He is not done destroying America…..

The window is already closing on President Obama’s regulatory agenda, and agencies across the federal government are moving to crank out a slew of new rules before election year politics bring business in Washington to a virtual standstill.

Obama has made no bones about using the power of his office to accomplish his policy goals in lieu of congressional action, presiding over numerous controversial regulations in the energy, healthcare and financial sectors, among many others.

With more than a year left, the administration will continue to promulgate regulations until the clock runs out.

However, controversial rules in any administration tend to stall in election years. And proponents of stronger heath and safety protections fear that a GOP-controlled Congress could overturn rules issued at the tail end of the Obama administration, in the event that a Republican wins the White House next year.

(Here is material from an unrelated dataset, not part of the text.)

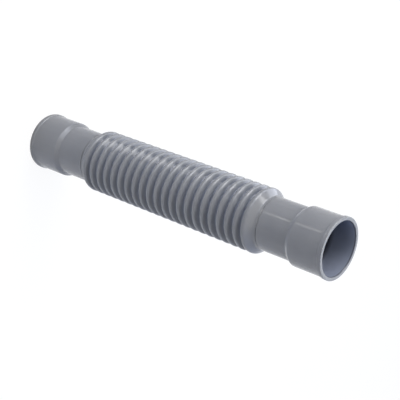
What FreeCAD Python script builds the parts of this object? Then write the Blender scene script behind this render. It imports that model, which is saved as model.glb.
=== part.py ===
"""Flexible waste connector: one blow-moulded grey plastic tube with a socket at each end.

A socket takes the plain end of a waste pipe, which is glued in up to a stop. Behind each socket the
tube narrows to a neck, and between the necks it is a bellows of rings, which lets the run bend.
The connector stands on its lower socket: its axis is Z, and the origin is the centre of the lower
mouth. Its two halves are alike, so it can be fitted either way up.
"""
import FreeCAD, Part
import os

import Sketcher

# Driving dimensions in millimetres. Both ends are alike, so each is written once.
SIZES = {
    "pipe_diameter": 40.0,  # outside of the waste pipe that both sockets take, and of the necks
    "socket_clearance": 0.2,  # room for the cement, on the diameter
    "socket_depth": 26.0,  # from the mouth to the stop
    "socket_wall": 2.1,
    "mouth_chamfer": 0.4,  # lead-in for the pipe
    "lip_proud": 0.8,  # how far the rim band stands out from the socket
    "lip_width": 3.2,
    "lip_taper": 3.0,  # from the rim band back to the socket
    "stop_cover": 1.5,  # how far the socket's outside runs on past the stop
    "shoulder_length": 5.0,
    "shoulder_round": 1.5,
    "neck_wall": 2.0,
    "neck_length": 26.5,
    "ring_height": 4.55,  # from the neck to the crest of a ring
    "ring_count": 22,
    "ring_pitch": 7.52,
    "crest_width": 2.68,
    "groove_depth": 2.38,
    "bellows_wall": 1.6,  # under a groove
    "end_rise": 4.6,  # length of the cone between a neck and the ring next to it
    "bore_setback": 1.5,  # how far a neck's bore runs on inside that cone
    "bore_taper": 1.2,  # length of the cone from there to the wider bore of the bellows
}

document = FreeCAD.newDocument("FlexibleWasteConnector")
sheet = document.addObject("Spreadsheet::Sheet", "dims")
for row, (name, size) in enumerate(SIZES.items(), start=1):
    sheet.set(f"A{row}", name.replace("_", " "))
    sheet.set(f"B{row}", str(size))
    sheet.setAlias(f"B{row}", name)
document.recompute()

# Radii, as formulas on the sheet
SOCKET_BORE = "(dims.pipe_diameter + dims.socket_clearance) / 2"
SOCKET = f"{SOCKET_BORE} + dims.socket_wall"
LIP = f"{SOCKET} + dims.lip_proud"
NECK = "dims.pipe_diameter / 2"
NECK_BORE = f"{NECK} - dims.neck_wall"
RING = f"{NECK} + dims.ring_height"
GROOVE_BOTTOM = f"{RING} - dims.groove_depth"
BELLOWS_BORE = f"{GROOVE_BOTTOM} - dims.bellows_wall"

# Heights above the lower mouth, from the bottom up
LIP_BACK = "dims.lip_width + dims.lip_taper"
STOP = "dims.socket_depth"
SHOULDER = f"{STOP} + dims.stop_cover"
NECK_FOOT = f"{SHOULDER} + dims.shoulder_length"
BELLOWS_FOOT = f"{NECK_FOOT} + dims.neck_length"
FIRST_RING = f"{BELLOWS_FOOT} + dims.end_rise"
FIRST_GROOVE = f"{FIRST_RING} + (dims.ring_pitch + dims.crest_width) / 2"
HALF_GROOVE = "(dims.ring_pitch - dims.crest_width) / 2"
GROOVE_SPAN = "(dims.ring_count - 2) * dims.ring_pitch"
OVERALL = f"2 * ({FIRST_RING}) + (dims.ring_count - 1) * dims.ring_pitch + dims.crest_width"


def from_top(height):
    """The same height measured down from the upper mouth."""
    return f"{OVERALL} - ({height})"


def half_section(body, name, corners):
    """A closed sketch beside the axis, whose corners are (radius, height) formulas, or None for zero."""
    sketch = body.newObject("Sketcher::SketchObject", name)
    plane = next(f for f in body.Origin.OriginFeatures if f.Role == "XZ_Plane")
    sketch.AttachmentSupport = [(plane, "")]
    sketch.MapMode = "FlatFace"
    points = [
        FreeCAD.Vector(*[sheet.evalExpression(f) if f else 0.0 for f in corner]) for corner in corners
    ]
    for start, end in zip(points, points[1:] + points[:1]):
        sketch.addGeometry(Part.LineSegment(start, end))
    for line in range(len(points)):
        before = (line - 1) % len(points)
        sketch.addConstraint(Sketcher.Constraint("Coincident", before, 2, line, 1))
    for line, (corner, point) in enumerate(zip(corners, points)):
        for kind, axis, formula, size in (
            ("DistanceX", -2, corner[0], point.x),
            ("DistanceY", -1, corner[1], point.y),
        ):
            if formula is None:
                sketch.addConstraint(Sketcher.Constraint("PointOnObject", line, 1, axis))
                continue
            index = sketch.addConstraint(Sketcher.Constraint(kind, -1, 1, line, 1, size))
            sketch.setExpression(f"Constraints[{index}]", formula)
    document.recompute()
    return sketch


def turned(body, kind, name, sketch):
    """A revolved feature of the whole turn about the sketch's upright axis."""
    feature = body.newObject(f"PartDesign::{kind}", name)
    feature.Profile = sketch
    feature.ReferenceAxis = (sketch, ["V_Axis"])
    feature.Angle = 360.0
    document.recompute()
    return feature


def circles(shape, radius, heights):
    """Names of the round edges of this radius at these heights."""
    found = []
    for number, edge in enumerate(shape.Edges, start=1):
        if not isinstance(edge.Curve, Part.Circle) or abs(edge.Curve.Radius - radius) > 1e-4:
            continue
        if any(abs(edge.Curve.Center.z - height) < 1e-4 for height in heights):
            found.append(f"Edge{number}")
    return found


connector = document.addObject("PartDesign::Body", "FlexibleConnector")
connector.Label = "flexible_connector"

# Outside: socket with its rim band, shoulder, neck, rise to a plain barrel, and the same again
lower_outside = [
    (LIP, "dims.lip_width"),
    (SOCKET, LIP_BACK),
    (SOCKET, SHOULDER),
    (NECK, NECK_FOOT),
    (NECK, BELLOWS_FOOT),
    (RING, FIRST_RING),
]
upper_outside = [(radius, from_top(height)) for radius, height in reversed(lower_outside)]
outside = half_section(
    connector,
    "OutsideSection",
    [(None, None), (LIP, None)] + lower_outside + upper_outside + [(LIP, OVERALL), (None, OVERALL)],
)
barrel = turned(connector, "Revolution", "Barrel", outside)

# Waterway: chamfered mouth, socket up to its stop, neck bore, wider bore under the grooves
lower_bore = [
    (f"{SOCKET_BORE} + dims.mouth_chamfer", None),
    (SOCKET_BORE, "dims.mouth_chamfer"),
    (SOCKET_BORE, STOP),
    (NECK_BORE, STOP),
    (NECK_BORE, f"{BELLOWS_FOOT} + dims.bore_setback"),
    (BELLOWS_BORE, f"{BELLOWS_FOOT} + dims.bore_setback + dims.bore_taper"),
]
upper_bore = [
    (radius, from_top(height) if height else OVERALL) for radius, height in reversed(lower_bore)
]
waterway = half_section(
    connector, "WaterwaySection", [(None, None)] + lower_bore + upper_bore + [(None, OVERALL)]
)
bored = turned(connector, "Groove", "Waterway", waterway)

# Bellows: one groove round the barrel, repeated up its length, leaves the rings between
groove_section = half_section(
    connector,
    "GrooveSection",
    [
        (GROOVE_BOTTOM, FIRST_GROOVE),
        (RING, f"{FIRST_GROOVE} - {HALF_GROOVE}"),
        (f"{RING} + dims.groove_depth", f"{FIRST_GROOVE} - {HALF_GROOVE}"),
        (f"{RING} + dims.groove_depth", f"{FIRST_GROOVE} + {HALF_GROOVE}"),
        (RING, f"{FIRST_GROOVE} + {HALF_GROOVE}"),
    ],
)
first_groove = turned(connector, "Groove", "FirstGroove", groove_section)
volume_with_one = first_groove.Shape.Volume
grooves = connector.newObject("PartDesign::LinearPattern", "Grooves")
grooves.Originals = [first_groove]
grooves.Direction = (next(f for f in connector.Origin.OriginFeatures if f.Role == "Z_Axis"), [""])
grooves.setExpression("Length", GROOVE_SPAN)
grooves.setExpression("Occurrences", "dims.ring_count - 1")
connector.Tip = grooves
document.recompute()

# The shoulders' crests are rounded
shoulders = connector.newObject("PartDesign::Fillet", "ShoulderRounds")
shoulder_heights = [sheet.evalExpression(SHOULDER), sheet.evalExpression(from_top(SHOULDER))]
shoulders.Base = (grooves, circles(grooves.Shape, sheet.evalExpression(SOCKET), shoulder_heights))
shoulders.setExpression("Radius", "dims.shoulder_round")
connector.Tip = shoulders
document.recompute()

for item in document.Objects:
    if "Invalid" in item.State or "Error" in item.State:
        raise RuntimeError(f"{item.Label} failed: {item.State}")
if grooves.Shape.Volume >= volume_with_one:
    raise RuntimeError("the grooves were not repeated")
shape = connector.Shape
if shape.isNull() or not shape.isValid() or len(shape.Solids) != 1:
    raise RuntimeError("the connector is not one sound solid")

os.makedirs("parts", exist_ok=True)
shape.exportStep(f"parts/{connector.Label}.step")
box = shape.BoundBox
print(f"{connector.Label}: {box.XLength:.2f} x {box.YLength:.2f} x {box.ZLength:.2f} mm,")
print(f"{shape.Volume / 1000:.1f} cm3, {len(shape.Faces)} faces")
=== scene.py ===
import math

import bmesh
import bpy
from mathutils import Matrix, Vector


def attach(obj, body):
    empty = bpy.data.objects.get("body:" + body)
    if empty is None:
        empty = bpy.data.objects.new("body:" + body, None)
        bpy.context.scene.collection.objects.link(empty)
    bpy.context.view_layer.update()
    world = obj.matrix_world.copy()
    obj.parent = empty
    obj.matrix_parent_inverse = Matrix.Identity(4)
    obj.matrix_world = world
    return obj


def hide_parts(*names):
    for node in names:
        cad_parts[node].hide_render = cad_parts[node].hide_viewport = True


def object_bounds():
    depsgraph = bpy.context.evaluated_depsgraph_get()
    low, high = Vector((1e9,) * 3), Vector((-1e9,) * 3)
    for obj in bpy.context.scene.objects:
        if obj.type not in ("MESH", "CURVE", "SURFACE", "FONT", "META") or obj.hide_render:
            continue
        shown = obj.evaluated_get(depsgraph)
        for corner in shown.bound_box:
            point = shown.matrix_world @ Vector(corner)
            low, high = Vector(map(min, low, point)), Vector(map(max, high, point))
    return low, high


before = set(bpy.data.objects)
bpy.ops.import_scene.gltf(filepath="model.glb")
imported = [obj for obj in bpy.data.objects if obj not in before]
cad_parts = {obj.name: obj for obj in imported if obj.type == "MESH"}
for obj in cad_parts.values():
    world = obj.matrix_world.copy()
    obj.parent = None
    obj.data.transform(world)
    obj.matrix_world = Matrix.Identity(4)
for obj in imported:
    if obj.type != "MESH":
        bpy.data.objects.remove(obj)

cad_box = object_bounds()

# The moulding is one blow-moulded tube of grey PVC: a socket with a rim band at each end, a
# shoulder, a neck, and a bellows of rings between the necks. The wall follows the rings inside
# as well, as in the real bellows, which bends. Both halves are alike, and sizes are in
# millimetres.
MM = 0.001
HAIR = 0.001  # keeps the moulding within the solid's box
LENGTH = (cad_box[1].z - cad_box[0].z) / MM - HAIR
RING = cad_box[1].x / MM - HAIR
SOCKET_BORE = 20.1
SOCKET_DEPTH = 26.0
LEAD_IN = 0.5
LIP = 23.0
LIP_WIDTH = 3.0
LIP_STEP = 0.62  # from the rim band down to the notch behind it
NOTCH_SLOPE = 0.6
NOTCH_LENGTH = 1.2
NOTCH_RISE = 0.12
SOCKET = 22.2
SOCKET_START = 6.2
SHOULDER = 27.9
NECK = 20.0
NECK_BORE = 18.0
NECK_FOOT = 31.3
NECK_DIP = 0.1  # the neck is this much thinner at the foot of the shoulder
NECK_DIP_LENGTH = 0.8
WITNESS = 56.7  # the fine line that the mould's insert leaves round the neck
WITNESS_DEPTH = 0.4
WITNESS_HALF = 0.34
BELLOWS_FOOT = 59.0
BORE_SETBACK = 1.0
FIRST_RING = 63.6
RING_COUNT = 22
RING_PITCH = 7.52
CREST_WIDTH = 2.68
FLANK = math.radians(50)
CREST_ROUND = 2.3
ROOT_ROUND = 0.5
END_ROUND = 0.45  # the outer rings' corners turn less, so they take this share of the rounding
WALL = 1.5
INNER_CREST_ROUND = 0.7
TURN_STEPS = 128
MERGE_DISTANCE = 1e-4
SHARP_FROM = math.radians(38)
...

They are instead hoping for a flurry of action this fall on regulations, many of which they see as long overdue.

Here are ten of the most highly anticipated rules likely to come down the pipeline in the remainder of 2015:

Tobacco: The Food and Drug Administration (FDA) is expected to finalize its tobacco “deeming rule” to regulate all tobacco products under the Tobacco Control Act, including electronic cigarettes and cigars.

Industry and advocacy groups have been pushing FDA to finalize the rule by the end of the summer, but with two weeks left in August all bets are now on September.

The agency has been slow from the start on issuing the rule, which would expand the FDA’s reach to a host of new products over which it has not previously asserted authority.

Congress gave FDA the power to regulate more tobacco products in the 2009 Family Smoking Prevention Act, but it took the agency until April 2014 to propose the rule.

Ozone: The Environmental Protection Agency’s (EPA) final ozone standards were expected to go to the White House Office of Management and Budget this month for review.

In November, EPA proposed strengthening the acceptable concentration of smog from 75 parts per billion set in 2008 to a standard between 65 and 70 parts per billion. The agency is under court order to finalize the rule by Oct. 1.

Payday lending: In March, the Consumer Financial Protection Bureau (CFPB) gave a sneak peak at its plan to begin regulating the payday lending industry, outlining a framework for the rules.

The rules expected to be proposed this fall will likely force lenders to verify a consumer’s income, debt and borrowing history when determining their ability to repay a loan in full and still cover basic living expenses.

As part of the rule-making process, the CFPB must convene a review panel to assess the impact of the regulation on small businesses.

Chemical plants: The EPA could come through with its proposed revisions to the risk management plans at chemical facilities.